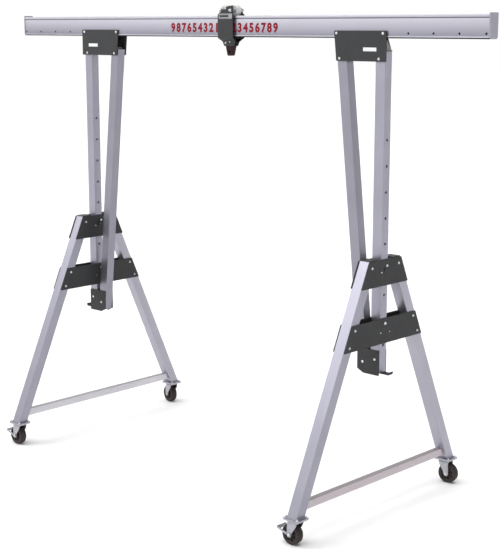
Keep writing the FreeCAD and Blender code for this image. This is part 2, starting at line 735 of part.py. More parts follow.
save_sides(back_leg(), "back_leg")
save_sides(mirrored_y(back_leg()), "front_leg")
save_sides(leg_caps(), "leg_caps")
save_sides(upper_plates(), "upper_plates")
save_sides(lower_plates(), "lower_plates")
save_sides(post_guides(), "post_guides")
save_sides(tie_bar(), "tie_bar")
save_sides(height_pin(), "height_pin")
save_sides(caster_plates(), "caster_plates")
save_casters()

save(front_cheek(), "trolley_front_cheek")
save(back_cheek(), "trolley_back_cheek")
save(trolley_axles(), "trolley_axles")
save(roller(-1), "trolley_left_roller")
save(roller(1), "trolley_right_roller")
save(load_block(), "trolley_load_block")
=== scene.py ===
import json
import math

import bmesh
import bpy
from mathutils import Matrix, Vector


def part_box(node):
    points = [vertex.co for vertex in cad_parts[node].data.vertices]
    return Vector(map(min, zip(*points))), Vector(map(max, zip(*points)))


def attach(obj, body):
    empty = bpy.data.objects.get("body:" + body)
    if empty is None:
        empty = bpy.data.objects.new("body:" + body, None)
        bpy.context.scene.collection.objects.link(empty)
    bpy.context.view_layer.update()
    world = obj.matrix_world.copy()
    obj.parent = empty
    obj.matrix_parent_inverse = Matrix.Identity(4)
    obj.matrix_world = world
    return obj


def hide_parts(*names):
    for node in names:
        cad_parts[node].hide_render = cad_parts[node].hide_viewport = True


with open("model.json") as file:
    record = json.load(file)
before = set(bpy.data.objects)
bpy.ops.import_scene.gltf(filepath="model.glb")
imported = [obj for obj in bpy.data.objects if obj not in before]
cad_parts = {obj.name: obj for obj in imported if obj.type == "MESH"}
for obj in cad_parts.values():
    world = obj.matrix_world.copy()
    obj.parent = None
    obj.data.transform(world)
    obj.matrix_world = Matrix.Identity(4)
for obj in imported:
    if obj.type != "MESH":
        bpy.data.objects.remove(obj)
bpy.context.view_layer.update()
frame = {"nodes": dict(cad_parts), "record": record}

MM = 0.001
SIDES = {"left": -1, "right": 1}
CASTERS = ("left_front", "left_back", "right_front", "right_back")
SLOT_OF = {s["node"]: s["material_slot"] for s in frame["record"]["subparts"]}
JOINTS = {j["name"]: j for j in frame["record"]["behaviour"]["joints"]}
BEAM_LOW, BEAM_HIGH = (corner[2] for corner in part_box("beam"))

# Sizes that several pieces share, in millimetres, and the leg's and strut's lean as a slope.
FOOT_PLATE = 6.0
CHEEK_THICK = 6.0
CROSS_BOLTS = ((-26, 19), (10, 28))
AXLE_END = 8.0
EAR_R = 10.0
ROLLER_HALF = 17.0
ROLLER_EDGE = 6.0
FORK_HALF = 32.0
FORK_THICK = 4.0
LEG_DEPTH = 65.0
LEG_LEAN = 0.442
STRUT_LEAN = 0.107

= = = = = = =

**REQUIRED WORK:** Write the whole listing out again. Keep every line exactly as it is.

**REPLY TO THE EXERCISE:**
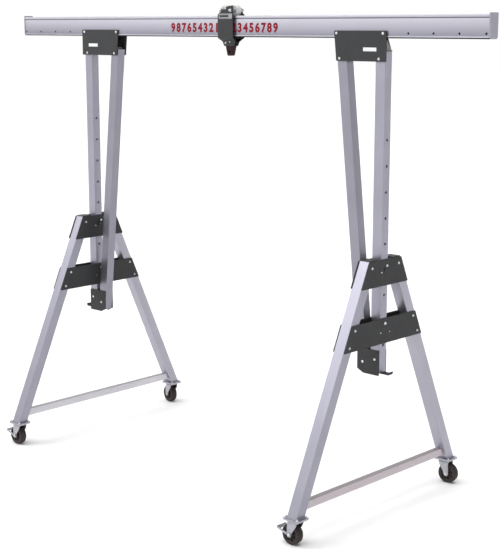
Keep writing the FreeCAD and Blender code for this image. This is part 2, starting at line 735 of part.py. More parts follow.
save_sides(back_leg(), "back_leg")
save_sides(mirrored_y(back_leg()), "front_leg")
save_sides(leg_caps(), "leg_caps")
save_sides(upper_plates(), "upper_plates")
save_sides(lower_plates(), "lower_plates")
save_sides(post_guides(), "post_guides")
save_sides(tie_bar(), "tie_bar")
save_sides(height_pin(), "height_pin")
save_sides(caster_plates(), "caster_plates")
save_casters()

save(front_cheek(), "trolley_front_cheek")
save(back_cheek(), "trolley_back_cheek")
save(trolley_axles(), "trolley_axles")
save(roller(-1), "trolley_left_roller")
save(roller(1), "trolley_right_roller")
save(load_block(), "trolley_load_block")
=== scene.py ===
import json
import math

import bmesh
import bpy
from mathutils import Matrix, Vector


def part_box(node):
    points = [vertex.co for vertex in cad_parts[node].data.vertices]
    return Vector(map(min, zip(*points))), Vector(map(max, zip(*points)))


def attach(obj, body):
    empty = bpy.data.objects.get("body:" + body)
    if empty is None:
        empty = bpy.data.objects.new("body:" + body, None)
        bpy.context.scene.collection.objects.link(empty)
    bpy.context.view_layer.update()
    world = obj.matrix_world.copy()
    obj.parent = empty
    obj.matrix_parent_inverse = Matrix.Identity(4)
    obj.matrix_world = world
    return obj


def hide_parts(*names):
    for node in names:
        cad_parts[node].hide_render = cad_parts[node].hide_viewport = True


with open("model.json") as file:
    record = json.load(file)
before = set(bpy.data.objects)
bpy.ops.import_scene.gltf(filepath="model.glb")
imported = [obj for obj in bpy.data.objects if obj not in before]
cad_parts = {obj.name: obj for obj in imported if obj.type == "MESH"}
for obj in cad_parts.values():
    world = obj.matrix_world.copy()
    obj.parent = None
    obj.data.transform(world)
    obj.matrix_world = Matrix.Identity(4)
for obj in imported:
    if obj.type != "MESH":
        bpy.data.objects.remove(obj)
bpy.context.view_layer.update()
frame = {"nodes": dict(cad_parts), "record": record}

MM = 0.001
SIDES = {"left": -1, "right": 1}
CASTERS = ("left_front", "left_back", "right_front", "right_back")
SLOT_OF = {s["node"]: s["material_slot"] for s in frame["record"]["subparts"]}
JOINTS = {j["name"]: j for j in frame["record"]["behaviour"]["joints"]}
BEAM_LOW, BEAM_HIGH = (corner[2] for corner in part_box("beam"))

# Sizes that several pieces share, in millimetres, and the leg's and strut's lean as a slope.
FOOT_PLATE = 6.0
CHEEK_THICK = 6.0
CROSS_BOLTS = ((-26, 19), (10, 28))
AXLE_END = 8.0
EAR_R = 10.0
ROLLER_HALF = 17.0
ROLLER_EDGE = 6.0
FORK_HALF = 32.0
FORK_THICK = 4.0
LEG_DEPTH = 65.0
LEG_LEAN = 0.442
STRUT_LEAN = 0.107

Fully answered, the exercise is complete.